The benefits of starting to use technology in kindergarten

One of the fears parents often bring up in relation to children and technology is the concern that they are exposed to it too early. Many experts have chimed in trying to define an ideal age at which to allow children to use technology, but it seems to be difficult to agree on how early is too early to get started.
Some parents, teachers and paediatricians advocate a late start, arguing that a frequent use of technology in early childhood interferes with the healthy development of children’s eyesight, brain, and fine motor skills.
However, forcing children to start later than their peers is anachronistic and may put them at a disadvantage: if technology is completely banned from their lives until after their formative years, they will be digital immigrants in a generation of digital natives.
Here are some reasons why it might be beneficial to reach a compromise between the need to preserve the children’s health and the increasing necessity of keeping them up to date with the latest technologies.
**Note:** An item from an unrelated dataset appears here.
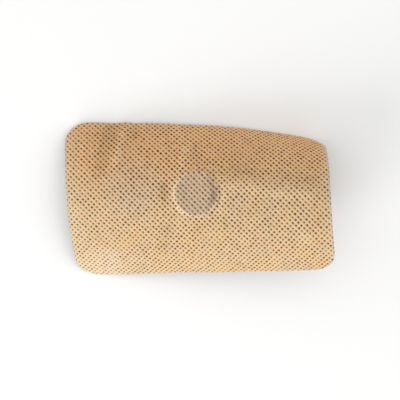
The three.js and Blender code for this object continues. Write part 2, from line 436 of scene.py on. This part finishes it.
def cut_along_outline(points, faces):
    """Points and faces inside the outline, finer round the disc, and the edges along all rims."""
    mesh = bpy.data.meshes.new("flat")
    mesh.from_pydata(points, [], faces)
    flat = bmesh.new()
    flat.from_mesh(mesh)
    bpy.data.meshes.remove(mesh)
    outline = flat_outline()
    for (x, y), (next_x, next_y) in zip(outline, outline[1:] + outline[:1]):
        if math.hypot(next_x - x, next_y - y) > 0:
            everything = flat.verts[:] + flat.edges[:] + flat.faces[:]
            outward = (next_y - y, x - next_x, 0)
            bmesh.ops.bisect_plane(
                flat, geom=everything, dist=ON_LINE, plane_co=(x, y, 0), plane_no=outward, clear_outer=True
            )
    bmesh.ops.remove_doubles(flat, verts=flat.verts, dist=WELD)
    bmesh.ops.dissolve_degenerate(flat, edges=flat.edges, dist=WELD)
    near_disc = [edge for edge in flat.edges if all(in_fine_ring(vert.co) for vert in edge.verts)]
    bmesh.ops.subdivide_edges(flat, edges=near_disc, cuts=1, use_grid_fill=True)
    many_sided = [face for face in flat.faces if len(face.verts) > 4]
    bmesh.ops.triangulate(flat, faces=many_sided)
    flat.verts.index_update()
    cut_points = np.array([vert.co for vert in flat.verts])[:, :2]
    cut_faces = [[vert.index for vert in face.verts] for face in flat.faces]
    rim = [
        (loop.vert.index, loop.link_loop_next.vert.index)
        for face in flat.faces
        for loop in face.loops
        if loop.edge.is_boundary
    ]
    flat.free()
    return cut_points, cut_faces, rim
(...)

Making the kindergarten classroom more fun

Children today are naturally attracted to technology because they learn by example: the more they see their parents or older siblings using technology, the more they, too, will want to try. Excluding technology from a kindergarten classroom will make it an alien environment that does not feel like home as well as limit the teachers’ and children’s possibilities for learning and play (which, at this age, are one and the same).
If you invest in tablets with kindergarten-appropriate games and learning apps or smart boards rather than old-fashioned blackboards, for example, you will open up a new world of interesting activities for your children to do which will keep their attention and prepare them for the more extensive use of technology they will inevitably have to make in school.
Many children’s apps use adaptive learning to provide just the right level of challenge for each child: the software will make the game easy enough not to be frustrating, but just hard enough to be challenging and effective as a learning tool. This eases the burden on teachers, who can free up some time to give individual attention to those who need it while the rest of the class moves ahead or stays behind as much as they require.
But learning their ABCs and numbers through educational apps is only a fraction of what children can do if they have technology at their disposal in the classroom: if the teacher limits their screen time and shows them the appropriate way to interact with technology, they will learn by imitation and have their first taste of healthy tech habits and Internet security, which will stay with them for life and make them better users in the future.

Not just screen time

Another important aspect of using technology in classrooms full of young children is that technology does not have to be a solitary pursuit that involves staring at a screen all the time: if you set up your classroom so that devices must be shared, children will learn tech skills and collaboration in one fell swoop. Parents do not have to fear that their children will be isolated and tech-addicted: create a reasonable alternation of screen time and technology-free time and have them use apps in pairs or in groups and you will have solved both problems.
Moreover, child-friendly technology is not limited to tablets: other ways to incorporate technology in your kindergarten classroom include fostering an interest in technology and engineering by providing old devices for children to take apart and explore or investing in technological toys that teach the basics of electrical circuits or coding, all with minimal or no actual screen time and developing their motor and problem-solving skills at the same time.
In short, including technology in early childhood education is both possible and beneficial, but it must be done wisely. If implemented correctly, the use of technology from an early age can boost children’s academic and social success, but achieving such a lofty goal requires careful guidance on the teachers’ part: it is their job to enforce age-appropriate limits on both time and content and model good behaviour for the children to emulate.